Uma vez que o processo tenha sido executado com sucesso, basta dar uma olhada a fundo em seu domínio de negócio, refletido nos modelos identificados e seus dados o ajudarão a enxergar onde estão seus microsserviços de forma intrínseca. Pois, o simples fato de utilizarmos frameworks/tecnologias A ou B para desenvolver nossos componentes, não significa estarmos necessariamente implementando uma arquitetura de microsserviços tampouco apresentando um design consistente sobre o modelo de dados.

Considerações Finais

Entender os princípios conceituais do DDD trata-se do ponto de partida para de softwares mais flexíveis, para isso existem livros inteiros dedicados ao assunto com exclusividade , como Domain-Driven Design: Tackling Complexity in the Heart of Software escrito por Eric Evans, Implementing Domain-Driven Design e Domain-Driven Design Distilled por Vaughn Vernon, Applying Domain Driven Design And Patterns escrito por Jimmy Nilsson, Patterns, Principles, and Practices of Domain-Driven Design escrito por Scott Millett e Nick Tune, entre outros.

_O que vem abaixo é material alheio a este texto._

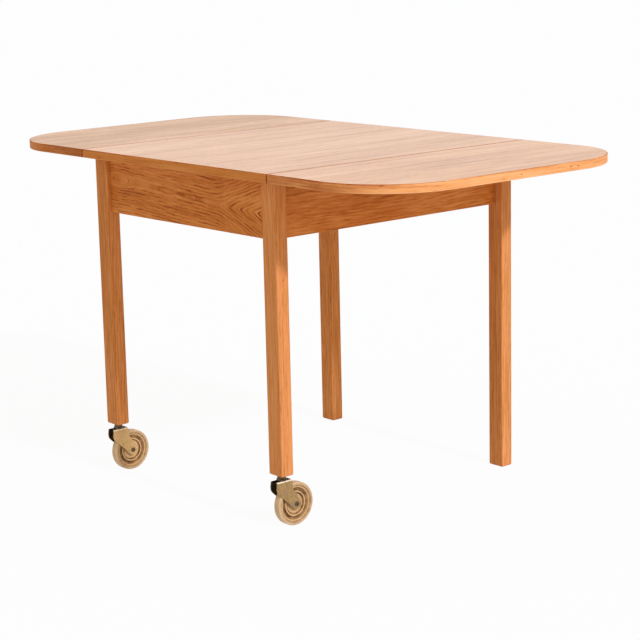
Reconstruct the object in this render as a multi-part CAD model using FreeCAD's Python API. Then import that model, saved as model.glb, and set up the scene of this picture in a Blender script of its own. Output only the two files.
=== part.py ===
import FreeCAD, Part
import math
import os

# Folding coffee table: a centre top on four legs, a drop leaf on each long side, and a swivel
# caster under each leg of one end. Millimetres, +Z up. The origin is on the floor under the
# middle of the top. X runs along the seams, and the casters are at the -X end, the front.
# The right leaf is at -Y and the left leaf at +Y. The leaves are modelled raised.

# Overall sizes
table_height = 611.0
top_length = 604.0
seam_spacing = 528.0
leaf_width = 280.0
corner_radius = 147.0
board_thickness = 15.0
seam_gap = 2.0
edging_thickness = 2.0
edging_chamfer = 0.7

# Frame
leg_length_x = 26.0
leg_width_y = 34.0
leg_chamfer = 1.2
end_overhang = 22.0
side_inset = 8.0
apron_height = 100.0
apron_thickness = 16.0
end_apron_setback = 8.0
side_apron_setback = 18.0

# Dowels between legs and aprons
dowel_diameter = 8.0
dowel_depth_in_leg = 11.0
dowel_depth_in_apron = 18.0
end_dowel_drop = 22.0
side_dowel_drop = 40.0
dowel_pitch = 44.0
dowel_clearance = 0.05

# Corner blocks and frame screws
block_side = 32.0
block_height = 40.0
block_chamfer = 10.0
frame_screw_diameter = 4.0
frame_screw_head = 8.0
frame_screw_grip = 11.0
top_screw_grip = 10.0
end_screw_drop = 12.0
side_screw_drop = 27.0
screw_clearance = 0.05

# Leaf hinges
hinge_place_x = 215.0
hinge_length = 40.0
hinge_leaf_width = 30.0
hinge_plate = 1.5
hinge_corner = 4.0
barrel_radius = 3.0
hinge_pin_radius = 1.5
hinge_pin_clearance = 0.05
knuckle_length = 13.0
knuckle_gap = 0.3
barrel_groove_clearance = 0.3
plate_pocket_clearance = 0.2
hinge_screw_diameter = 3.2
hinge_screw_head = 6.0
hinge_screw_length = 12.0
hinge_screw_row_x = 14.0
hinge_screw_near = 11.0
hinge_screw_far = 22.0

# Swing brackets
bracket_reach = 185.0
bracket_thickness = 15.0
bracket_apron_clearance = 0.5
bracket_top_clearance = 0.3
bracket_root_height = 44.0
bracket_tip_height = 24.0
bracket_straight = 34.0
bracket_tip_radius = 10.0
knuckle_finger_height = 14.0
finger_gap = 0.3
knuckle_end_clearance = 0.3
bracket_pin_radius = 2.5
bracket_pin_clearance = 0.05
bracket_pin_recess = 1.0
knuckle_block_length = 62.0
block_screw_pitch = 32.0
block_screw_edge = 12.0
block_screw_grip = 11.0

# Casters
wheel_diameter = 76.0
wheel_width = 14.0
caster_trail = 25.0
caster_height = 93.5
fork_sheet = 1.5
fork_inner_width = 15.0
fork_top = 84.0
fork_front = 18.0
fork_back = 15.6
fork_front_drop = 19.0
fork_boss_radius = 9.5
fork_waist_back = 2.0
fork_waist_drop = 17.0
fork_bend_radius = 3.0
web_lip = 5.0
cup_diameter = 18.0
cup_height = 3.6
cup_rim_height = 2.4
collar_diameter = 15.0
socket_flange_diameter = 17.0
socket_flange = 1.2
socket_diameter = 11.0
socket_depth = 42.0
stem_diameter = 8.0
stem_length = 38.0
stem_clearance = 0.05
stem_head_diameter = 13.0
stem_head = 2.0
swivel_clearance = 0.1
axle_diameter = 5.0
axle_head_diameter = 9.0
axle_head = 1.6
axle_recess_diameter = 3.0
axle_clearance = 0.05
bush_wall = 1.0
bush_end_clearance = 0.2
tyre_thickness = 7.0
tyre_round = 2.0
hub_radius = 8.0
web_half = 2.6
ring_inner_radius = 18.6
ring_outer_radius = 21.8
ring_half = 4.8
rim_inner_radius = 25.2
rim_half = 5.6

overrun = 1.0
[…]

Além dos autores com maior autoridade no assunto, podemos encontrar material de outros como Christian Posta, Martin Fowler, Martin Kleppmann, Vlad Khononov, em uma infinidade de artigos com qualidade semelhante.

Acompanhar a evolução de técnicas e práticas utilizadas na implementação do Domain-driven Design em seus projetos exige grande curva de aprendizado. Aprofundar-se nas definições citadas, compreendendo os termos empregados, depende exclusivamente de nós e do nosso interesse em evoluir e buscar cada vez mais informações para ajudar nas tomadas de decisão em projetos.

Ao adquirirmos determinadas responsabilidades precisamos construir uma base cada vez mais sólida, facilitando os trade-offs e restringindo as margens de risco. Particularmente, iniciativas envolvendo quaisquer tecnologias/padrões, e Domain-driven Design não é exceção, referem-se ao interesse individual de adoção nos projetos que compõe nossas carreiras profissionais em direção ao sucesso.